A company limited by shares is able to sell some or all of its shares to investors. However, this may dilute ownership and control of the company as shareholders may be able to make their demands on the management team to change operational strategy. Investors will also expect dividends, so not all funds will be re-invested in to the company. 

Most civil society organisations are constituted as companies limited by guarantee. (i.e. with no share capital) and so equity investments are generally rare. Additionally, exit strategies are not always forthcoming as equity offerings in the social sector are typically illiquid (there are few opportunities to buy and sell equity in civil society organisations). There is no established market for the shares, so it may take a long time before another investor can be found to exchange shares. Shares in the sector are typically traded on a “matched bargain” basis by a broker, rather than on a stock exchange. 

Who provides it?

  • Acumen Fund can make equity investments in early-stage enterprises providing deprived consumers with access to healthcare, water, housing, energy, or agricultural inputs from $300,000 to $2.5k.
  • Big Issue Invest can invest from £50,000 to £1,000,000 in equity.
  • Bridges Ventures: Venture Funds invest between £500,000 and £10m in ambitious growth business in four investment themes: Underserved Areas, Environment, Education & Skills and Health & Well-being.
  • CAF Venturesome can make equity investments when appropriate for charitable organisations.
  • Key Fund can provide bespoke equity investments from £5,000 to £20,000 to support the development and growth of enterprise activities.
  • Merism Capital provides equity investments between £50,000 and £150,000 and advice for for-profit social businesses.

Case study - Traidcraft

Traidcraft was founded in 1974 to promote the use of fair trade to relieve poverty in developing countries. CAF Venturesome was approached in 2002 as the company was launching a £3.25m share offer to finance capital expenditure and working capital, in response to growing interest in and demand for fair traded products. 

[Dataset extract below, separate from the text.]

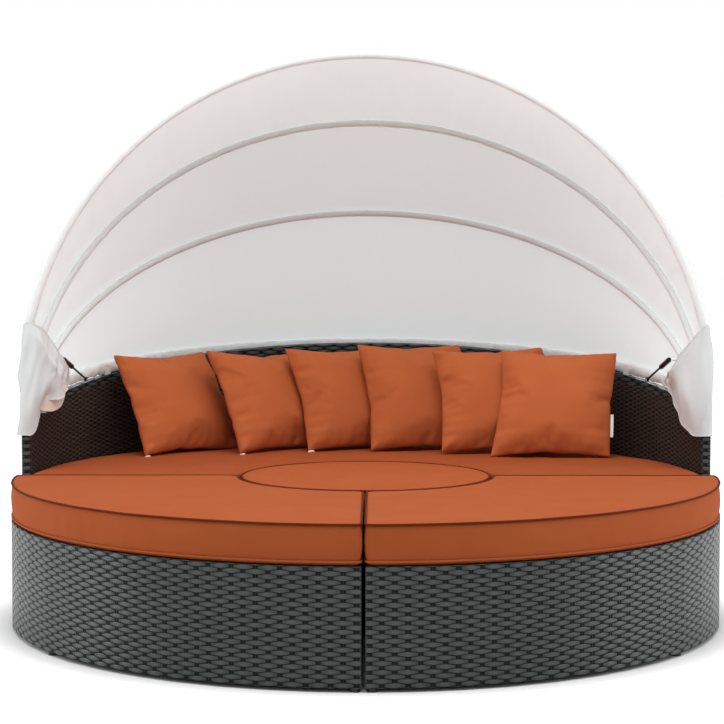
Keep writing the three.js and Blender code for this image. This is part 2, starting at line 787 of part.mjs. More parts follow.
const strutFootLeg = legAtReach(rearBow, strutFootReach);
const strutFoot = new THREE.Vector3(
  strutFootLeg.x - strutFootInset, strutFootLeg.y, strutFootLeg.z - strutFootDrop,
);
const strutHeadLeg = bowPoint(lowerBow, Math.sqrt(lowerBow.radius ** 2 - strutHeadRise ** 2), strutHeadRise);
const strutHeadX = strutHeadLeg.x - strutHeadInset;
const strutHead = new THREE.Vector3(strutHeadX, strutHeadLeg.y, strutHeadLeg.z);
const foldedLean = THREE.MathUtils.degToRad(rearBowLean - foldedBowAngle);
const strutHeadFolded = new THREE.Vector3(
  strutHeadX,
  pivotY + strutHeadRise * Math.sin(foldedLean),
  pivotHeight + strutHeadRise * Math.cos(foldedLean),
);
const strutDirection = new THREE.Vector3().subVectors(strutHead, strutFoot).normalize();
const strutFoldedDirection = new THREE.Vector3().subVectors(strutHeadFolded, strutFoot).normalize();
const strutAxis = new THREE.Vector3().crossVectors(strutDirection, strutFoldedDirection).normalize();
const strutLength = strutHead.distanceTo(strutFoot);
const strutTubeEnd = strutLength - strutEyeRadius / 2;

// Turns a piece made along +Y at the origin so that it lies along the strut from its foot
function alongStrut(geometry) {
  const side = new THREE.Vector3().crossVectors(strutDirection, strutAxis);
  const turn = new THREE.Matrix4().makeBasis(strutAxis, strutDirection, side.negate());
  return geometry.applyMatrix4(turn).translate(strutFoot.x, strutFoot.y, strutFoot.z);
}

function eye(place, holeRadius) {
  const ring = new THREE.CylinderGeometry(strutEyeRadius, strutEyeRadius, strutEyeThickness, roundSides);
  ring.rotateZ(Math.PI / 2).translate(0, place, 0);
  if (holeRadius === 0) return ring;
  const hole = new THREE.CylinderGeometry(holeRadius, holeRadius, strutEyeThickness + overrun, roundSides);
  return cutBy(ring, hole.rotateZ(Math.PI / 2).translate(0, place, 0));
}

function strutRod() {
  const pistonEnd = strutTubeStart + strutTubeCap + strutPistonDepth + strutPistonLength;
  const rod = new THREE.CylinderGeometry(
    strutRodRadius, strutRodRadius, pistonEnd - strutEyeRadius + strutTubeWall, roundSides,
  );
  rod.translate(0, (pistonEnd + strutEyeRadius - strutTubeWall) / 2, 0);
  const piston = new THREE.CylinderGeometry(strutPistonRadius, strutPistonRadius, strutPistonLength, roundSides);
  piston.translate(0, pistonEnd - strutPistonLength / 2, 0);
  return alongStrut(fused(eye(0, strutStudRadius + strutStudClearance), rod, piston));
}

function strutTube() {
  const bore = strutTubeRadius - strutTubeWall;
  const profile = [
    [strutRodGuide, strutTubeStart],
    [strutTubeRadius, strutTubeStart],
    [strutTubeRadius, strutTubeEnd],
    [0, strutTubeEnd],
    [0, strutTubeEnd - strutTubeCap],
    [bore, strutTubeEnd - strutTubeCap],
    [bore, strutTubeStart + strutTubeCap],
    [strutRodGuide, strutTubeStart + strutTubeCap],
    [strutRodGuide, strutTubeStart],
  ].map(([radius, place]) => new THREE.Vector2(radius, place));
  const tube = new THREE.LatheGeometry(profile, roundSides);
  return alongStrut(fused(tube, eye(strutLength, 0)));
}

const rod = strutRod();
const tube = strutTube();
addPiece('strut_rod_right', rod, strutMaterial);
addPiece('strut_rod_left', mirrored(rod), strutMaterial);
addPiece('strut_tube_right', tube, strutMaterial);
addPiece('strut_tube_left', mirrored(tube), strutMaterial);

// A stud on a bow's leg, and its twin on the other leg
function studPair(start, end, radius) {
  const stud = rodBetween(start, end, radius, tubeSides);
  return [stud, mirrored(stud)];
}

// The lower bow's studs end just short of the struts' eyes
const headStudEnd = new THREE.Vector3(strutHeadX + strutEyeThickness / 2 + strutHeadGap, strutHead.y, strutHead.z);
addPiece('lower_bow', bowTube(lowerBow, studPair(headStudEnd, strutHeadLeg, strutStudRadius)), bowMaterial);

// The rear bow's studs stand on lugs below its legs and pass through the rods' eyes
const lugBottom = new THREE.Vector3(strutFootLeg.x, strutFoot.y, strutFoot.z - strutStudRadius);
const footStudStart = strutFoot.clone().addScaledVector(strutAxis, -strutEyeThickness / 2 - touch);
const footStudEnd = strutFoot.clone().addScaledVector(strutAxis, strutFootInset / strutAxis.x);
addPiece('rear_bow', bowTube(rearBow, [
  ...studPair(lugBottom, strutFootLeg, strutLugRadius),
  ...studPair(footStudStart, footStudEnd, strutStudRadius),
]), bowMaterial);

// Brackets that hold the rear bow above the backrest's rim
function rearBowBracket() {
  const centre = legAtReach(rearBow, bracketReach);
  const turn = Math.atan2(centre.y, centre.x);
  const top = centre.z + tubeRadius + bracketCover;
  const footprint = [
    [-bracketInside, -1], [bracketOutside, -1], [bracketOutside, 1], [-bracketInside, 1],
  ];
  const corners = footprint.map(([out, along]) => {
    const point = new THREE.Vector2(out, along * bracketWidth / 2);
    return point.rotateAround(new THREE.Vector2(), turn).add(new THREE.Vector2(centre.x, centre.y));
  });
  const block = loft([
    corners.map((p) => new THREE.Vector3(p.x, p.y, topEdge(p.y) + touch)),
    corners.map((p) => new THREE.Vector3(p.x, p.y, top)),
  ]);
  return cutBy(block, sweptAlongBow(rearBow, tubeRadius + touch, tubeSides));
}
const bracket = rearBowBracket();
addPiece('rear_bow_bracket_right', bracket, frameMaterial);
addPiece('rear_bow_bracket_left', mirrored(bracket), frameMaterial);

// Pivot hubs: a forked plate on each arm and a pin through the feet of the four bows

const innerEarFace = rearBowRadius - rearBow.tuck - tubeRadius - hubEarGap;
const outerEarFace = frontBowRadius - frontBow.tuck + tubeRadius + hubEarGap;

function hub() {
  const back = pivotY + hubLength / 2;
  const front = pivotY - hubLength / 2;
  const seat = (y) => topEdge(y) + touch;
  const turned = (outline, start, width) => {
    const geometry = new THREE.ExtrudeGeometry(new THREE.Shape(outline), { depth: width, bevelEnabled: false });
    const turn = new THREE.Matrix4().makeBasis(
      new THREE.Vector3(0, 1, 0), new THREE.Vector3(0, 0, 1), new THREE.Vector3(1, 0, 0),
    );
    return geometry.applyMatrix4(turn).translate(start, 0, 0);
  };
  const plateOutline = [
    new THREE.Vector2(front, seat(front)),
    new THREE.Vector2(back, seat(back)),
    new THREE.Vector2(back, seat(back) + hubPlate),
    new THREE.Vector2(front, seat(front) + hubPlate),
  ];
  const earOutline = [
    new THREE.Vector2(front, seat(front)),
    new THREE.Vector2(back, seat(back)),
    ...arcPoints(hubEarRadius, 0, Math.PI, tubeSides).map((p) => p.add(new THREE.Vector2(pivotY, pivotHeight))),
  ];
  const plate = turned(plateOutline, innerEarFace - hubPlate, outerEarFace - innerEarFace + 2 * hubPlate);
  const innerEar = turned(earOutline, innerEarFace - hubPlate, hubPlate);
  const outerEar = turned(earOutline, outerEarFace, hubPlate);
  return cutBy(fused(plate, innerEar, outerEar), pivotHole);
}

function pivotPin() {
  const innerEnd = innerEarFace - hubPlate - touch;
  const outerEnd = outerEarFace + hubPlate + touch;
  const profile = [
    [0, innerEnd - pinHeadThickness],
    [pinHeadRadius, innerEnd - pinHeadThickness],
    [pinHeadRadius, innerEnd],
    [pinRadius, innerEnd],
    [pinRadius, outerEnd],
    [pinHeadRadius, outerEnd],
    [pinHeadRadius, outerEnd + pinHeadThickness],
    [0, outerEnd + pinHeadThickness],
  ].map(([radius, place]) => new THREE.Vector2(radius, place));
  const pin = new THREE.LatheGeometry(profile, roundSides);
  return pin.rotateZ(-Math.PI / 2).translate(0, pivotY, pivotHeight);
}

const rightHub = hub();
const rightPin = pivotPin();
addPiece('canopy_hub_right', rightHub, frameMaterial);
addPiece('canopy_hub_left', mirrored(rightHub), frameMaterial);
addPiece('pivot_pin_right', rightPin, frameMaterial);
addPiece('pivot_pin_left', mirrored(rightPin), frameMaterial);

// Canopy cloth: one panel from each bow to the next, stretched straight between them

function canopyPanel(fore, aft) {
  const startAngle = Math.asin(panelFootRise / fore.radius);
  const grid = [];
  const outward = [];
  for (let i = 0; i <= panelSteps; i += 1) {
    const angle = startAngle + (Math.PI - 2 * startAngle) * (i / panelSteps);
    const front = bowArcPoint(fore, angle, clothOffset);
    const back = bowArcPoint(aft, angle, clothOffset);
    const trim = panelJoint / front.distanceTo(back);
    const middle = new THREE.Vector3(0, pivotY, pivotHeight);
    const row = [];
    const rowOutward = [];
    for (let j = 0; j <= panelStrips; j += 1) {
      const share = trim + (1 - 2 * trim) * (j / panelStrips);
      const point = new THREE.Vector3().lerpVectors(front, back, share);
      row.push(point);
      rowOutward.push(new THREE.Vector3().subVectors(point, middle).normalize());
    }
    grid.push(row);
    outward.push(rowOutward);
  }
  return thickSheet(grid, outward, clothThickness);
}

addPiece('canopy_front_panel', canopyPanel(frontBow, upperBow), canopyMaterial);
addPiece('canopy_middle_panel', canopyPanel(upperBow, lowerBow), canopyMaterial);
addPiece('canopy_back_panel', canopyPanel(lowerBow, rearBow), canopyMaterial);

// Side flaps: the ends of the canopy wrap the hubs and hang in folds round the arm fronts

function lineThrough(offsets) {
  return new THREE.CatmullRomCurve3(offsets.map(([out, back, up]) => (
    new THREE.Vector3(baseRadius + out, pivotY + back, pivotHeight + up)
  )));
}

function sideFlap() {
  const [hem, waist, top] = [flapHem, flapWaist, flapTop].map(lineThrough);
  const grid = [];
  const outward = [];
  for (let i = 0; i <= flapSteps; i += 1) {
    const along = i / flapSteps;
    const column = new THREE.CatmullRomCurve3([hem, waist, top].map((line) => line.getPoint(along)));
    const tangent = waist.getTangent(along);
    const normal = new THREE.Vector3(-tangent.y, tangent.x, 0).normalize();
    const fold = flapFoldDepth * (1 + Math.sin(along * flapFoldCount * Math.PI * 2));
    const row = [];
    for (let j = 0; j <= flapLevels; j += 1) {
      const up = j / flapLevels;
      row.push(column.getPoint(up).addScaledVector(normal, fold * (1 - up) ** 2));
    }
    grid.push(row);
    outward.push(row.map(() => normal));
  }
  return thickSheet(grid, outward, clothThickness);
}
const flap = sideFlap();
addPiece('canopy_flap_right', flap, canopyMaterial);
addPiece('canopy_flap_left', mirrored(flap), canopyMaterial);

// The origin is on the floor, in the middle of the object's box
daybed.position.y = -new THREE.Box3().setFromObject(daybed).getCenter(new THREE.Vector3()).y;

export default daybed;
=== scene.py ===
# Round outdoor daybed with a folding canopy: looks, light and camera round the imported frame

import json
import math

import bpy
import numpy as np
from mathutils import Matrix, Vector, noise


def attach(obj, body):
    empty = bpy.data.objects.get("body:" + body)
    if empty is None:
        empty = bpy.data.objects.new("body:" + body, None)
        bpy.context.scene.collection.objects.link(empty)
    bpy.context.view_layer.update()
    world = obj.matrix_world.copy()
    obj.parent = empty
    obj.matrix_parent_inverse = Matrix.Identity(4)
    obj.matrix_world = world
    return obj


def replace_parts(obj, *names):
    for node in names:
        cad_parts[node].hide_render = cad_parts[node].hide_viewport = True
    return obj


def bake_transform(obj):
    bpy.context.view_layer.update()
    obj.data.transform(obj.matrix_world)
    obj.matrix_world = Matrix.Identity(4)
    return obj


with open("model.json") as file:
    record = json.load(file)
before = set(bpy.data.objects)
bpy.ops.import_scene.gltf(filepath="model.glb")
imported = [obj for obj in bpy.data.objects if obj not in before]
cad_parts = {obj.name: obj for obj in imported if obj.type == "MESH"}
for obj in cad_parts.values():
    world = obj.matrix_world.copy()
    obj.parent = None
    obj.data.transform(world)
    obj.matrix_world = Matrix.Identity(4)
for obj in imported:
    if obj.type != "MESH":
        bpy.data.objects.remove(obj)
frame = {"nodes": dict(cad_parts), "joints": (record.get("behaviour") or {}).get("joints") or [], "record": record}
nodes = frame["nodes"]
joints = {joint["name"]: joint for joint in frame["joints"]}
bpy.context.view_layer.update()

# The plan circle's centre, seen from the pack's origin, and the canopy's pivot line
pivot = np.array(joints["lower_bow_fold"]["pos_m"], float)
PIVOT_FROM_CENTRE = 0.131
centre = np.array([0.0, pivot[1] - PIVOT_FROM_CENTRE, 0.0])

# Bows, from the front to the rear: radius of the tube's middle line and lean back from upright
BOWS = {
    "front": {"radius": 1.147, "lean": math.radians(7.2), "body": "front_bow_unit"},
    "upper": {"radius": 1.123, "lean": math.radians(33.3), "body": "upper_bow_unit"},
    "lower": {"radius": 1.099, "lean": math.radians(55.8), "body": "lower_bow_unit"},
    "rear": {"radius": 1.075, "lean": math.radians(83.7), "body": "back_unit"},
}

# Meshes


def metres(millimetres):
    return np.array(millimetres) / 1000


def new_object(name, points, faces, material):
    mesh = bpy.data.meshes.new(name)
    mesh.from_pydata([tuple(map(float, p)) for p in points], [], faces)
    mesh.update()
    for polygon in mesh.polygons:
        polygon.use_smooth = True
    mesh.materials.append(material)
    made = bpy.data.objects.new(name, mesh)
    bpy.context.scene.collection.objects.link(made)
    return made


def grid_faces(rows, columns, close_rows=False, close_columns=False):
    faces = []
    for i in range(rows if close_rows else rows - 1):
        for j in range(columns if close_columns else columns - 1):
            k, m = (i + 1) % rows, (j + 1) % columns
            faces.append((i * columns + j, k * columns + j, k * columns + m, i * columns + m))
    return faces


def grid_object(name, grid, material, close_rows=False, close_columns=False):
    rows, columns = grid.shape[:2]
    faces = grid_faces(rows, columns, close_rows, close_columns)
    return new_object(name, grid.reshape(-1, 3), faces, material)


# Each seed reads the noise from another place, this far on
NOISE_STEP = (17.3, 5.1, 9.7)


def soft_noise(points, scale, seed):
    """Smooth noise from -1 to 1 at each point, with bumps about 1 / scale metres wide."""
    offset = Vector([seed * step for step in NOISE_STEP])
    flat = points.reshape(-1, 3)
    values = [noise.noise(Vector(p) * scale + offset) for p in flat]
    return np.array(values).reshape(points.shape[:-1])


def tube_grid(path, frames, radius, sides):
    """Rings of points round a path; frames hold two directions across it at each point."""
    angles = np.arange(sides) / sides * 2 * math.pi
    first, second = frames
    ring = (
        np.cos(angles)[None, :, None] * first[:, None, :]
        + np.sin(angles)[None, :, None] * second[:, None, :]
    )
    return path[:, None, :] + ring * radius


def path_frames(path):
    """Two directions across an open path in space."""
    ahead = np.gradient(path, axis=0)
    ahead /= np.linalg.norm(ahead, axis=1)[:, None]
    first = np.cross(ahead, [0.0, 0.0, 1.0])
    first /= np.maximum(np.linalg.norm(first, axis=1), 1e-6)[:, None]
    return first, np.cross(ahead, first)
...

CAF Venturesome was attracted by Traidcraft’s social mission and its innovative use of share capital.  CAF Venturesome was able to invest £25,000 to support the company and signal its support to other charities and foundations to encourage them to follow suit. This was a new market in 2002, which has steadily grown over the years. 

Currently, Traidcraft has two components, the public limited company, Traidcraft plc, which sells fairly traded products in the UK, and a development charity, Traidcraft Exchange, which works with poor producers in Africa and Asia. The latter has almost five million shares in issue, most of which are held by some 5,500 individuals. CAF Venturesome was able to exit this investment in 2010 by selling its shares. However, exiting equity investments can be difficult in the sector as most organisations are not listed on a stock exchange so a broker will be required to match a specific buyer to a specific seller of shares.